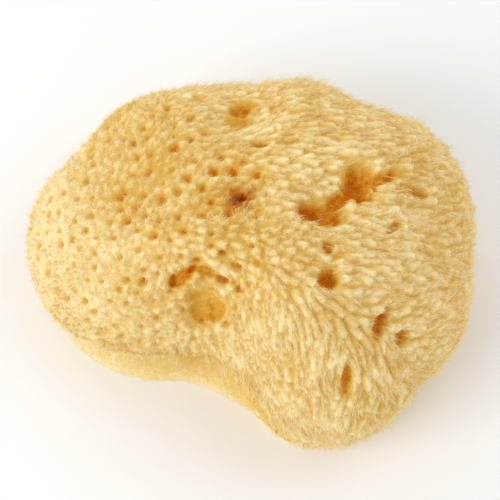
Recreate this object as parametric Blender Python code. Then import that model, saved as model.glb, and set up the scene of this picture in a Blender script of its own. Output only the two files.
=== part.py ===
"""A natural bath sponge: one grown lump, cut off flat where it stood on the sea bed.

The body is a closed form over the directions of a sphere. Each direction has an azimuth, which
picks a radius from the plan outline, and a slope, which runs from the crown over the widest ring
and down to the cut. Broad lumps and hollows are added to it, then the tufts and pores of its skin.
The oscula, the large holes, are cut out of it. The cut face lies on z = 0.
"""

import math

import bmesh
import bpy
import numpy as np

# Driving dimensions, in metres
CROWN_HEIGHT = 0.057
SUNK = 0.007  # how far the round underside would reach below the cut

# The plan outline every 18 degrees, anticlockwise from +X: radius and height of the widest ring
RING_STEP = 18.0
RING = [
    (0.0592, 0.024),
    (0.0626, 0.025),
    (0.0620, 0.026),
    (0.0552, 0.026),
    (0.0558, 0.025),
    (0.0526, 0.024),
    (0.0550, 0.023),
    (0.0598, 0.022),
    (0.0595, 0.020),
    (0.0628, 0.018),
    (0.0592, 0.017),
    (0.0516, 0.017),
    (0.0400, 0.018),
    (0.0284, 0.018),
    (0.0272, 0.018),
    (0.0337, 0.020),
    (0.0510, 0.023),
    (0.0558, 0.024),
    (0.0555, 0.024),
    (0.0590, 0.024),
]

# How square the slopes are: powers of the sine and cosine of the slope angle
SHOULDER_POWER = 0.80
FLANK_POWER = 0.75
FOOT_POWER = 0.85
ROUND_RADIUS = 0.048  # the outline's turns die away towards a round crown of this radius

# The notch at the front, where the slope above the ledge is gentler
NOTCH_AZIMUTH = 250.0
NOTCH_HALF_WIDTH = 36.0
NOTCH_SLOPE = 1.2
NOTCH_SHOULDER = 0.45

# The ledge at the front left: a groove under the overhang, and a lip below it
LEDGE_AZIMUTH = 240.0
LEDGE_HALF_WIDTH = 55.0
GROOVE_DEPTH = 0.0060
GROOVE_LEVEL = 0.62  # as a share of the widest ring's height
LIP_REACH = 0.0060
LIP_LEVEL = 0.10
LEDGE_SOFTNESS = 0.24

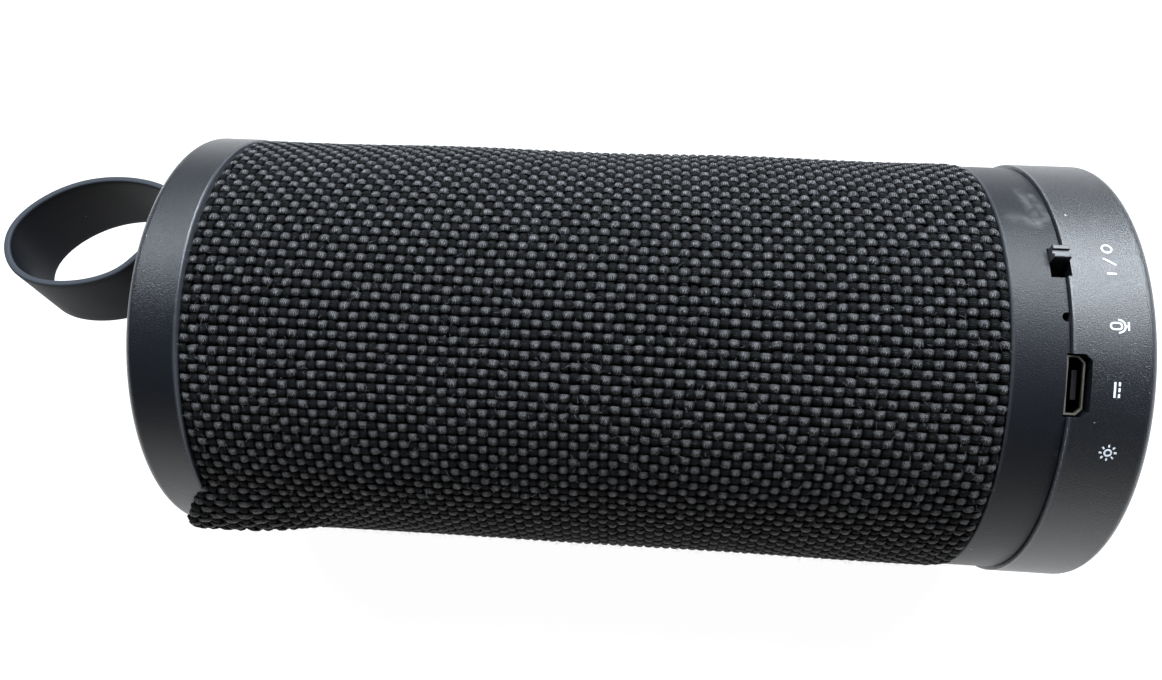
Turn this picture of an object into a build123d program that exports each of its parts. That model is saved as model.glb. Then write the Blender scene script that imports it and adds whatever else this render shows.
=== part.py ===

================

_PROBLEM STATEMENT_. Only the lines from the first line of the material above through the line that contains "NOTCH_SHOULDER = 0.45" should be quoted, each one exactly.

_RESPONSE FOR THIS EXERCISE_.
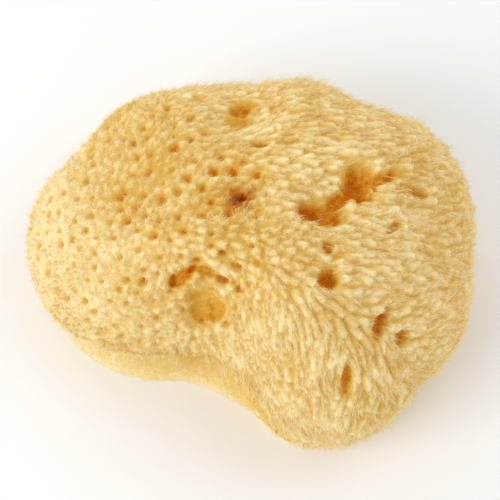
Recreate this object as parametric Blender Python code. Then import that model, saved as model.glb, and set up the scene of this picture in a Blender script of its own. Output only the two files.
=== part.py ===
"""A natural bath sponge: one grown lump, cut off flat where it stood on the sea bed.

The body is a closed form over the directions of a sphere. Each direction has an azimuth, which
picks a radius from the plan outline, and a slope, which runs from the crown over the widest ring
and down to the cut. Broad lumps and hollows are added to it, then the tufts and pores of its skin.
The oscula, the large holes, are cut out of it. The cut face lies on z = 0.
"""

import math

import bmesh
import bpy
import numpy as np

# Driving dimensions, in metres
CROWN_HEIGHT = 0.057
SUNK = 0.007  # how far the round underside would reach below the cut

# The plan outline every 18 degrees, anticlockwise from +X: radius and height of the widest ring
RING_STEP = 18.0
RING = [
    (0.0592, 0.024),
    (0.0626, 0.025),
    (0.0620, 0.026),
    (0.0552, 0.026),
    (0.0558, 0.025),
    (0.0526, 0.024),
    (0.0550, 0.023),
    (0.0598, 0.022),
    (0.0595, 0.020),
    (0.0628, 0.018),
    (0.0592, 0.017),
    (0.0516, 0.017),
    (0.0400, 0.018),
    (0.0284, 0.018),
    (0.0272, 0.018),
    (0.0337, 0.020),
    (0.0510, 0.023),
    (0.0558, 0.024),
    (0.0555, 0.024),
    (0.0590, 0.024),
]

# How square the slopes are: powers of the sine and cosine of the slope angle
SHOULDER_POWER = 0.80
FLANK_POWER = 0.75
FOOT_POWER = 0.85
ROUND_RADIUS = 0.048  # the outline's turns die away towards a round crown of this radius

# The notch at the front, where the slope above the ledge is gentler
NOTCH_AZIMUTH = 250.0
NOTCH_HALF_WIDTH = 36.0
NOTCH_SLOPE = 1.2
NOTCH_SHOULDER = 0.45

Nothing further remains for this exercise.